Luzes. São iluminados e iluminadores os que não se rendem e persistem na luta pela terra e pelos territórios, os movimentos e organizações sociais que não se atrelam a governos e empresas, as Comunidades Eclesiais de Base que insistem em juntar “fé e política, justiça e profecia a serviço da vida”, a infância protegida, a juventude do campo e da cidade que não se deixa seduzir pela banalidade da vida atual e os que defendem as águas e todos os bens da terra. Disse a romeira Dona Sônia, “o que a gente quer ainda não está inteiro, mas não abrimos mão da metade”. Continuamos a sonhar com o mundo liberto e a vida plena os que buscam uma educação contextualizada, a valorização do saber popular e ancestral e o diálogo e a unidade na luta dos vários movimentos e organizações do campo e da cidade.

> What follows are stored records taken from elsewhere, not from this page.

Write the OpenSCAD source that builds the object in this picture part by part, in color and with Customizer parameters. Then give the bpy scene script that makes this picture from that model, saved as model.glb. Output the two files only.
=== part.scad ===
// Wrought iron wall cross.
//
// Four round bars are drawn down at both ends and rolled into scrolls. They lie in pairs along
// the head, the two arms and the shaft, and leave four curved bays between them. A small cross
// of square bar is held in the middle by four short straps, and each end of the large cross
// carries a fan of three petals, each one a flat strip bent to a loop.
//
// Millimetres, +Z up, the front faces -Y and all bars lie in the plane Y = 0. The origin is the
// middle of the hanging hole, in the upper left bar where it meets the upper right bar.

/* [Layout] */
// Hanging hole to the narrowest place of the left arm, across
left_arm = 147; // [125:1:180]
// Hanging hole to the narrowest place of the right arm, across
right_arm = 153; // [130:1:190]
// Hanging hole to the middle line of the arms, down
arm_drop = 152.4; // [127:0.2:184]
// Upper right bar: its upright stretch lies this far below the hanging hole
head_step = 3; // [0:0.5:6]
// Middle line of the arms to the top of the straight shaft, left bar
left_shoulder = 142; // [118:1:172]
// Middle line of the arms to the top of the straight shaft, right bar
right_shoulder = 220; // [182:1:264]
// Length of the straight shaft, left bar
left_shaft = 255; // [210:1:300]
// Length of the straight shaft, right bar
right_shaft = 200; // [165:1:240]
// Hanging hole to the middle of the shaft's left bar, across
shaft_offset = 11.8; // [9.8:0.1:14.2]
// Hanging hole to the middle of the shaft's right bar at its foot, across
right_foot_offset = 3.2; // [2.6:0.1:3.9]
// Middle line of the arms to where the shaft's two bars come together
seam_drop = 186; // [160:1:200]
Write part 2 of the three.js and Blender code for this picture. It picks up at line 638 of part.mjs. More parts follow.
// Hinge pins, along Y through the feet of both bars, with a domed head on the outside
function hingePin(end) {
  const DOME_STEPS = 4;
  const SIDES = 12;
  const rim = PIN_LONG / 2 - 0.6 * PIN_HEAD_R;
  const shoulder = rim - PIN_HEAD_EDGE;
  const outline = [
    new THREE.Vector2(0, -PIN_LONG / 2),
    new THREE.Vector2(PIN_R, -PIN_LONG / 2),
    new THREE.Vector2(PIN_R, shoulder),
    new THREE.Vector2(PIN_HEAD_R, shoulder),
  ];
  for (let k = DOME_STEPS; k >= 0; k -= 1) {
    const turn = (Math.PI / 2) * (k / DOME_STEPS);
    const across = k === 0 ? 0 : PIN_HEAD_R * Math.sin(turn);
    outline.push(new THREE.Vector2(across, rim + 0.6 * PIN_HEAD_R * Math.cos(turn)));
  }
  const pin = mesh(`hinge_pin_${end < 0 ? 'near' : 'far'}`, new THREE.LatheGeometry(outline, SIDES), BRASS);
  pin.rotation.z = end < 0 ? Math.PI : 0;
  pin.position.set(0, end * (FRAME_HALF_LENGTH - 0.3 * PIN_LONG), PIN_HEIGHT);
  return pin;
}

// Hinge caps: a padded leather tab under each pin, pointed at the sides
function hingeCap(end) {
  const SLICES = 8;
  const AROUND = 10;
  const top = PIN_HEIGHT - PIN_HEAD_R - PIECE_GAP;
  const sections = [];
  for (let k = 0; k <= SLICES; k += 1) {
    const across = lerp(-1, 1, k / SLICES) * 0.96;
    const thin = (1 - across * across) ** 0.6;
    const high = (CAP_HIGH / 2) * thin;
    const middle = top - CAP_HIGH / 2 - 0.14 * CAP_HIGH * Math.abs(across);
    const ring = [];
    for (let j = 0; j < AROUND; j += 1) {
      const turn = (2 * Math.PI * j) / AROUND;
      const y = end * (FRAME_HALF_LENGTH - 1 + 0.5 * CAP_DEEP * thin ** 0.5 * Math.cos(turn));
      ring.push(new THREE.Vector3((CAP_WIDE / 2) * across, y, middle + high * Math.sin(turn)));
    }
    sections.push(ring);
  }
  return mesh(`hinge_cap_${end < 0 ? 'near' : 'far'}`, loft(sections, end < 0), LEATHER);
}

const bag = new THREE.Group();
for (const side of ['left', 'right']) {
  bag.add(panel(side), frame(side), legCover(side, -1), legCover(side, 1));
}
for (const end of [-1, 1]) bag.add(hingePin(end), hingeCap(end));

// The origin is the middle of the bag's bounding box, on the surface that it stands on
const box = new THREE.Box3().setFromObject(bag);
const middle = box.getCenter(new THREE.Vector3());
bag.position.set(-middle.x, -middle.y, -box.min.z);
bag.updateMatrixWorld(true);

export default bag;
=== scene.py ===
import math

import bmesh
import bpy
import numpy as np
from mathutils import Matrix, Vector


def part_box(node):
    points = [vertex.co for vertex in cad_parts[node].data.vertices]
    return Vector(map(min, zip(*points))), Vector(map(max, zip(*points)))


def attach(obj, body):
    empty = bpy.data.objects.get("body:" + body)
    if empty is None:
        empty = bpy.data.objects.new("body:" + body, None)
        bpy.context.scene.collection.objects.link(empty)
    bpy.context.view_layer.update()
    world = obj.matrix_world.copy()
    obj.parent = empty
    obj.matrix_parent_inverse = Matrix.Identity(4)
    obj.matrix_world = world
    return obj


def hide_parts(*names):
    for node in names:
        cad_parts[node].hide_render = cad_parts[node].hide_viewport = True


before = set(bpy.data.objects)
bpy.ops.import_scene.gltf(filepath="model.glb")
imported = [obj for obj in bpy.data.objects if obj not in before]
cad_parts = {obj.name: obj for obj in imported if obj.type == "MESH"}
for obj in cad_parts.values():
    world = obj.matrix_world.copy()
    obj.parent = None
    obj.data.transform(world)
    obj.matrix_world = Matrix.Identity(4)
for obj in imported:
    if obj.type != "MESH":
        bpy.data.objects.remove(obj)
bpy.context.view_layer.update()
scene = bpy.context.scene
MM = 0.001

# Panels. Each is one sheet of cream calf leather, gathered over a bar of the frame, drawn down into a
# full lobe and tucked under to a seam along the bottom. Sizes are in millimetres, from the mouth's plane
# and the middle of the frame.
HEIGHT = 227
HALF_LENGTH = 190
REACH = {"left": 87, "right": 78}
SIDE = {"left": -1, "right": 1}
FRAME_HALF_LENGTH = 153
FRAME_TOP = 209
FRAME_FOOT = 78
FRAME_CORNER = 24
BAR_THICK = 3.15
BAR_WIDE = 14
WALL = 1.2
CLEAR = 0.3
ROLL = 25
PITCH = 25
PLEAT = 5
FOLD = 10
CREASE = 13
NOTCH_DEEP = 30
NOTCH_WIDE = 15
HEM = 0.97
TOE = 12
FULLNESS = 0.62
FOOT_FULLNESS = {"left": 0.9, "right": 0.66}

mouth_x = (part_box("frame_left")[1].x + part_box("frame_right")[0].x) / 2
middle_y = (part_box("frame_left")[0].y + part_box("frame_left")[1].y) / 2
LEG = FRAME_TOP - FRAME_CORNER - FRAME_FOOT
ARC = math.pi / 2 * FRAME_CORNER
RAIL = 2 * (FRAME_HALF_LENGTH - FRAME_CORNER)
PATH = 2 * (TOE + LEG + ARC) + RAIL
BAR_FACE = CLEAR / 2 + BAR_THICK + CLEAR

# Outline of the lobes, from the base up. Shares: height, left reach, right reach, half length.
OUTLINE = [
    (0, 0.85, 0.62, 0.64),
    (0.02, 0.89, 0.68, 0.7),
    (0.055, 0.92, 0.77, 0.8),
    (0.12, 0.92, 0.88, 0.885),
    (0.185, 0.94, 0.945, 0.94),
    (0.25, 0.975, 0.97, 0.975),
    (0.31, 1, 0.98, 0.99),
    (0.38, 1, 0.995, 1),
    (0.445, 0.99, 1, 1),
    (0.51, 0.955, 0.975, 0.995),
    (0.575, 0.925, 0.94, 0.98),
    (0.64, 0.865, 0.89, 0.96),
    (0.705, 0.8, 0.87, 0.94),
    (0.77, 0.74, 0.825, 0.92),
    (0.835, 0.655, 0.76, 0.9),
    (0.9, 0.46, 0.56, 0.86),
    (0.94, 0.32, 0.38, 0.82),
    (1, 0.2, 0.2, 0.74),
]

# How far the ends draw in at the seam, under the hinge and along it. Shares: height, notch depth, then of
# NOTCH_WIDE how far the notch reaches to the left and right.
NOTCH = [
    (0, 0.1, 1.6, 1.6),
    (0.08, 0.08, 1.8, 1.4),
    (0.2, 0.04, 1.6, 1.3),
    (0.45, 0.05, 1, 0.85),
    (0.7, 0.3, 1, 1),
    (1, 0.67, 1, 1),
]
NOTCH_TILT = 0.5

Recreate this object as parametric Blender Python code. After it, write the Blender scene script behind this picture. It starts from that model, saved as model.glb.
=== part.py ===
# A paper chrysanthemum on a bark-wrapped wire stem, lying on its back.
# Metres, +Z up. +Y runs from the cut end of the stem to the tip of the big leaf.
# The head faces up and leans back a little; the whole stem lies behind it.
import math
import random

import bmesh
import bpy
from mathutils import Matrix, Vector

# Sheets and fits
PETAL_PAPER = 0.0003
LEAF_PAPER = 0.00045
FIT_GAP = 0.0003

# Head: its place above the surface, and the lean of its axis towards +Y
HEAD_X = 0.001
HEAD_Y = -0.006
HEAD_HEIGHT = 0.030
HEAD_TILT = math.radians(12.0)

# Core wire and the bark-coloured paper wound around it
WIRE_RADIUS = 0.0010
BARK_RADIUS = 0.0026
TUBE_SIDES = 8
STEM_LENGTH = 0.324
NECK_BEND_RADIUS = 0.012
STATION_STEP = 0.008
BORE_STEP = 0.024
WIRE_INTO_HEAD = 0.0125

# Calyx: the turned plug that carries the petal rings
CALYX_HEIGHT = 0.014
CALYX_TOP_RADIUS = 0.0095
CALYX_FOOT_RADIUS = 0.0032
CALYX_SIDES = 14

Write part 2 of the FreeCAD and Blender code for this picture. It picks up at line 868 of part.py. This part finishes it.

“Não deixem a profecia morrer”, nos pedia Dom Hélder e nos repetia Dom Tomás Balduino, falecido recentemente. Animados e animadas pelo testemunho deles e tantos companheiros e companheiras fiéis lembrados nesta romaria, lutamos para reverter este processo de destruição do planeta e das vidas nele existentes, na construção de uma outra sociedade baseada em relações igualitárias, descentralização do poder e profundo respeito à natureza. Nenhum progresso é justo e desejável se o bem-estar de uns requer a exploração e a miséria de outros. LIBERTAR A TERRA É DEFENDER A VIDA!
Bom Jesus da Lapa, 06 de julho de 2014.